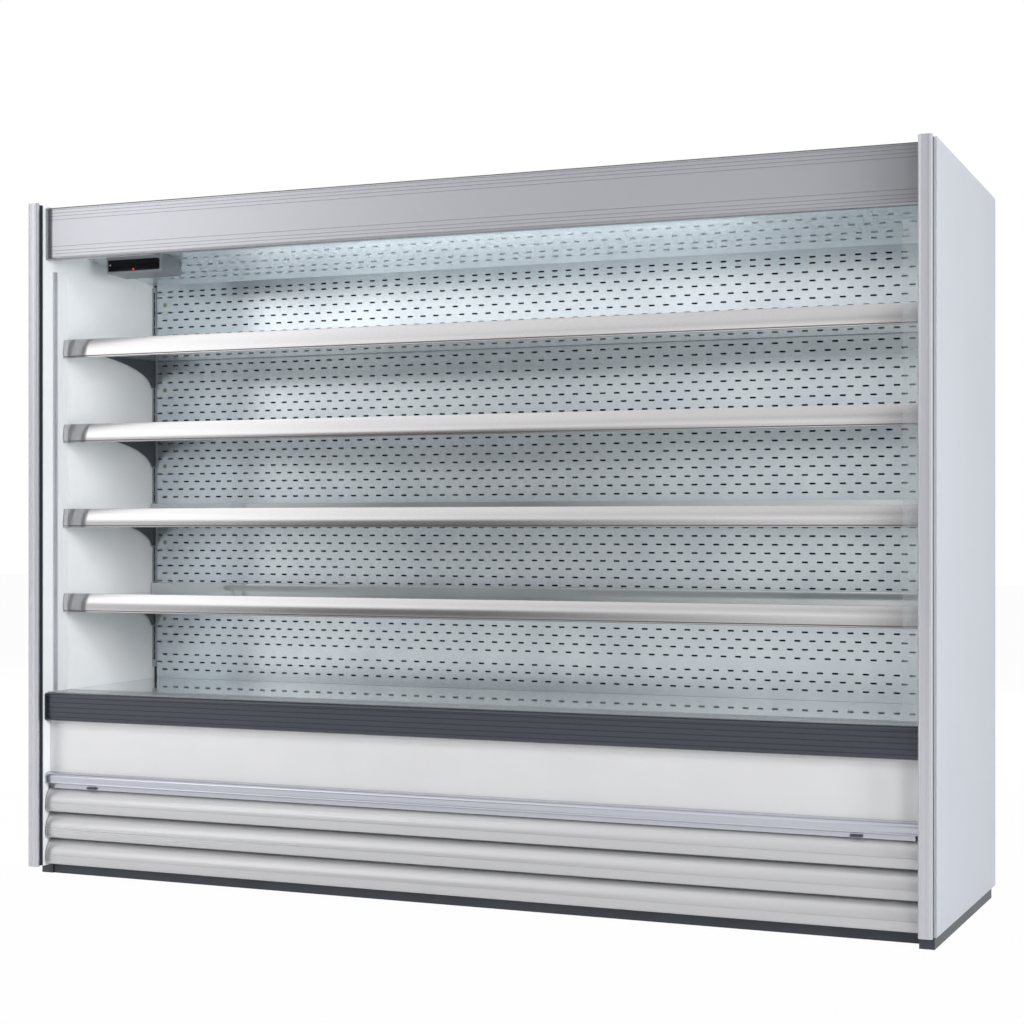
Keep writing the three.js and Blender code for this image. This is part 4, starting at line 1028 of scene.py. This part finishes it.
def buildDisplay():
    x0, x1, y0, y1, z0, z1 = corners("display_housing")
    look = displayLook
    loop = [(y0, z0 + look["frontRise"]), (y1, z0), (y1, z1 - look["rearDrop"]), (y0, z1)]
    case = softenEdges(extruded("display_case", loop, "x", x0, x1), look["edge"], 2)
    place(case, "cabinet", "display_case", paint["case"], "display_housing")
    wx0, wx1, wy0, wy1, wz0, wz1 = corners("display_window")
    radius = look["windowRadius"]
    sharp = look["windowSharpRadius"]
    face = filletLoop([(wx0, wz0, sharp), (wx1, wz0, radius), (wx1, wz1, radius), (wx0, wz1, sharp)], 6)
    window = softenEdges(extruded("display_glass", face, "y", wy0, wy1), look["windowEdge"], 1, 60)
    place(window, "cabinet", "display_black", paint["blackGloss"], "display_window")
    for name, part, finish in (("display_lamp", "lamp", "lamp"), ("display_sensor", "dot", "white")):
        work = bmesh.new()
        centre = (look[part + "X"], wy0 + look["sink"], look[part + "Z"])
        addDisc(work, centre, (0, -1, 0), look[part + "Rings"], 16)
        place(pieceFromBmesh(name, work), "cabinet", "display_black", paint[finish])
    buildHook(x1, y1 - look["hookInset"], z0 + look["hookRise"])


def buildHook(x, y, z):
    # small wire eye on the case's right side
    look = displayLook
    radius = look["hookRadius"]
    wire = look["hookWire"]
    turns = look["hookTurns"]
    sides = look["hookSides"]
    work = bmesh.new()
    rings = []
    for k in range(turns + 1):
        angle = math.radians(look["hookSweep"] * (k / turns - 0.5))
        spoke = Vector((-math.cos(angle), 0, math.sin(angle)))
        centre = Vector((x + radius * look["hookReach"], y, z)) - spoke * radius
        ring = []
        for i in range(sides):
            swing = 2 * math.pi * i / sides
            across = Vector((0, wire * math.sin(swing), 0))
            ring.append(work.verts.new(centre + spoke * wire * math.cos(swing) + across))
        rings.append(ring)
    for a, b in zip(rings, rings[1:]):
        joinRings(work, a, b)
    work.faces.new(rings[0])
    work.faces.new(list(reversed(rings[-1])))
    place(pieceFromBmesh("display_hook", work), "cabinet", "display_case", paint["screw"])


buildDisplay()
print("display built")

# ---- wing holders ----
holderLook = {
    "wall": 1.4 * mm,
    "depth": 18 * mm,
    "edge": 0.3 * mm,
    "wallGap": 0.15 * mm,
    "wingGap": 0.2 * mm,
    "screwHeights": (537, 1199, 1698),     # mm above the floor
    "screwDepth": 10 * mm,
}


def buildWingHolder(name, side):
    x0, x1, y0, y1, z0, z1 = corners("wing_" + name)
    look = holderLook
    wall = side * (wallX - look["wallGap"])
    inner = wall - side * look["wall"]
    rear = y1 + look["wingGap"]
    a, b = sorted((wall, inner))
    holder = boxPiece(f"wing_holder_{name}", a, b, rear, rear + look["depth"], z0, z1)
    softenEdges(holder, look["edge"], 1, 50)
    place(holder, "cabinet", "anodised_aluminium", paint["profile"])
    screws = bmesh.new()
    for height in look["screwHeights"]:
        addScrew(screws, (inner, rear + look["screwDepth"], height * mm), (-side, 0, 0))
    place(pieceFromBmesh(f"wing_screws_{name}", screws), "cabinet", "anodised_aluminium", paint["screw"])


for sideName, sideSign in sides:
    buildWingHolder(sideName, sideSign)
print("wing holders built")

# ---- floor, light and background ----
def seenDirectly(nodes, links):
    # 1 for camera rays, reflections and what clear sheets let through, 0 for light that falls on surfaces
    path = nodes.new("ShaderNodeLightPath")
    seen = path.outputs["Is Camera Ray"]
    for kind in ("Is Glossy Ray", "Is Transmission Ray"):
        either = nodes.new("ShaderNodeMath")
        either.operation = "MAXIMUM"
        links.new(seen, either.inputs[0])
        links.new(path.outputs[kind], either.inputs[1])
        seen = either.outputs[0]
    return seen


floorLook = {"size": 30.0, "colour": "#F7F7F7", "roughness": 0.7, "selfWhite": 0.975}


def buildFloor():
    size = floorLook["size"]
    work = bmesh.new()
    work.faces.new([work.verts.new((x * size, y * size, 0)) for x, y in ((-1, -1), (1, -1), (1, 1), (-1, 1))])
    floor = pieceFromBmesh("studio_floor", work)
    material = bpy.data.materials.new("studioFloor")
    nodes, links = nodeTree(material)
    shader = nodes["Principled BSDF"]
    shader.inputs["Base Color"].default_value = linear(floorLook["colour"])
    shader.inputs["Roughness"].default_value = floorLook["roughness"]
    shader.inputs["Specular IOR Level"].default_value = 0.0
    share = nodes.new("ShaderNodeMath")
    share.operation = "MULTIPLY"
    share.inputs[1].default_value = floorLook["selfWhite"]
    links.new(seenDirectly(nodes, links), share.inputs[0])
    white = nodes.new("ShaderNodeEmission")
    mix = nodes.new("ShaderNodeMixShader")
    links.new(share.outputs[0], mix.inputs[0])
    links.new(shader.outputs[0], mix.inputs[1])
    links.new(white.outputs[0], mix.inputs[2])
    links.new(mix.outputs[0], nodes["Material Output"].inputs["Surface"])
    floor.data.materials.append(material)


worldLook = {"fill": 0.12, "fillColour": "#F1F3F6"}


def buildWorld():
    world = bpy.data.worlds.new("studioWorld")
    scene.world = world
    nodes, links = nodeTree(world)
    fill = nodes["Background"]
    fill.inputs["Color"].default_value = linear(worldLook["fillColour"])
    fill.inputs["Strength"].default_value = worldLook["fill"]
    white = nodes.new("ShaderNodeBackground")
    white.inputs["Color"].default_value = (1, 1, 1, 1)
    white.inputs["Strength"].default_value = 1.0
    mix = nodes.new("ShaderNodeMixShader")
    links.new(seenDirectly(nodes, links), mix.inputs[0])
    links.new(fill.outputs[0], mix.inputs[1])
    links.new(white.outputs[0], mix.inputs[2])
    links.new(mix.outputs[0], nodes["World Output"].inputs["Surface"])


lampLook = {
    "leftSoftbox": {"place": (-3.8, -4.1, 1.3), "aim": (-0.4, 0, 1.0), "size": (2.2, 2.8), "power": 96},
    "highSoftbox": {"place": (-0.8, -3.3, 3.7), "aim": (-0.2, 0, 0.8), "size": (2.4, 1.0), "power": 52},
    "nearRightSoftbox": {"place": (2.5, -1.9, 1.35), "aim": (0.9, 0, 1.0), "size": (0.6, 1.8), "power": 8},
    "rightSoftbox": {"place": (4.3, -3.4, 1.6), "aim": (0.2, 0, 1.0), "size": (1.0, 2.0), "power": 46},
    "farRightSoftbox": {"place": (11.5, -4.2, 2.9), "aim": (0, 0, 1.0), "size": (2.0, 3.0), "power": 480},
    "wallFill": {"place": (1.6, -1.7, 1.2), "aim": (-1.25, 0.1, 1.0), "size": (0.8, 1.6), "power": 34,
                 "only": ("end_panel_left_skin", "wing_holder_left", "wing_screws_left")},
    "canopyFill": {"place": (0, -0.2, 1.70), "aim": (0, 0.35, 1.45), "size": (1.5, 0.12), "power": 1.7},
    "backSoftbox": {"place": (1.0, 6.5, 3.4), "aim": (0, 0, 1.0), "size": (4.0, 3.0), "power": 260},
    "leftBackSoftbox": {"place": (-8.0, 3.2, 3.0), "aim": (0, 0.2, 1.0), "size": (3.0, 3.0), "power": 460},
}


def buildLamps():
    for name, look in lampLook.items():
        data = bpy.data.lights.new(name, "AREA")
        data.shape = "RECTANGLE"
        data.size, data.size_y = look["size"]
        data.energy = look["power"]
        lamp = bpy.data.objects.new(name, data)
        lamp.location = look["place"]
        aim = Vector(look["aim"]) - Vector(look["place"])
        lamp.rotation_euler = aim.to_track_quat("-Z", "Y").to_euler()
        lamp.visible_glossy = False      # what metal shows is the screen below
        scene.collection.objects.link(lamp)
        if "only" in look:
            lit = bpy.data.collections.new(name + "Lit")
            for pieceName in look["only"]:
                lit.objects.link(bpy.data.objects[pieceName])
            lamp.light_linking.receiver_collection = lit


# screen that only reflections see, in front of the object: bright at the left, dark right of the middle
cardLook = {
    "x": (-12.0, 12.0),
    "y": -7.5,
    "z": (-0.5, 7.0),
    "stops": (-6.95, -6.65, -5.9, -5.2, -4.4, -3.2, -2.2, -0.70, -0.34, 1.6, 3.0),
    "rows": (                                            # height, then the tone at each stop
        (0.1, (0.30, 2.4, 1.8, 1.3, 0.9, 0.8, 1.0, 1.05, 0.25, 0.22, 0.6)),
        (0.8, (0.30, 1.2, 0.9, 0.5, 0.08, 0.02, 0.4, 1.20, 0.25, 0.22, 0.6)),
        (1.9, (0.30, 1.3, 1.0, 0.7, 0.10, 0.03, 0.6, 1.40, 0.30, 0.22, 0.6)),
        (2.4, (0.40, 2.8, 2.5, 2.4, 2.0, 1.50, 1.40, 1.70, 0.30, 0.24, 0.9)),
        (3.4, (0.40, 2.9, 2.6, 2.1, 1.6, 1.20, 1.05, 0.95, 0.25, 0.24, 0.8)),
        (4.2, (0.40, 2.6, 2.3, 2.0, 1.6, 1.40, 1.25, 1.25, 0.20, 0.20, 0.3)),
    ),
}


def buildCard():
    look = cardLook
    x0, x1 = look["x"]
    z0, z1 = look["z"]
    work = bmesh.new()
    work.faces.new([work.verts.new((x, look["y"], z)) for x, z in ((x0, z0), (x1, z0), (x1, z1), (x0, z1))])
    card = pieceFromBmesh("studio_card", work)
    material = bpy.data.materials.new("studioCard")
    nodes, links = nodeTree(material)
    nodes.remove(nodes["Principled BSDF"])
    coords = nodes.new("ShaderNodeTexCoord")
    split = nodes.new("ShaderNodeSeparateXYZ")
    glow = nodes.new("ShaderNodeEmission")
    links.new(coords.outputs["Object"], split.inputs[0])
    brightest = max(max(tones) for height, tones in look["rows"])
    glow.inputs["Strength"].default_value = brightest
    across = mapRange(nodes, links, split.outputs["X"], x0, x1)
    shade = None
    heightBelow = None
    for height, tones in look["rows"]:
        ramp = nodes.new("ShaderNodeValToRGB")
        links.new(across, ramp.inputs["Fac"])
        elements = ramp.color_ramp.elements
        while len(elements) < len(tones):
            elements.new(0.5)
        for element, x, tone in zip(elements, look["stops"], tones):
            share = tone / brightest
            element.position = (x - x0) / (x1 - x0)
            element.color = (share, share, share, 1)
        if shade is None:
            shade = ramp.outputs["Color"]
        else:
            mix = nodes.new("ShaderNodeMix")
            mix.data_type = "RGBA"
            climb = mapRange(nodes, links, split.outputs["Z"], heightBelow, height)
            links.new(climb, mix.inputs["Factor"])
            links.new(shade, mix.inputs["A"])
            links.new(ramp.outputs["Color"], mix.inputs["B"])
            shade = mix.outputs["Result"]
        heightBelow = height
    links.new(shade, glow.inputs["Color"])
    links.new(glow.outputs[0], nodes["Material Output"].inputs["Surface"])
    card.data.materials.append(material)
    card.visible_camera = False
    card.visible_diffuse = False
    card.visible_shadow = False
    card.visible_transmission = False


buildFloor()
buildWorld()
buildLamps()
buildCard()
scene.view_settings.view_transform = "Standard"
print("studio set")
_ _ _ _
DESCRIPTION OF THE TASK: Look above for every line with the word "scene" and copy it.

WRITTEN SOLUTION:
Keep writing the three.js and Blender code for this image. This is part 4, starting at line 1028 of scene.py. This part finishes it.
    scene.world = world
        scene.collection.objects.link(lamp)
scene.view_settings.view_transform = "Standard"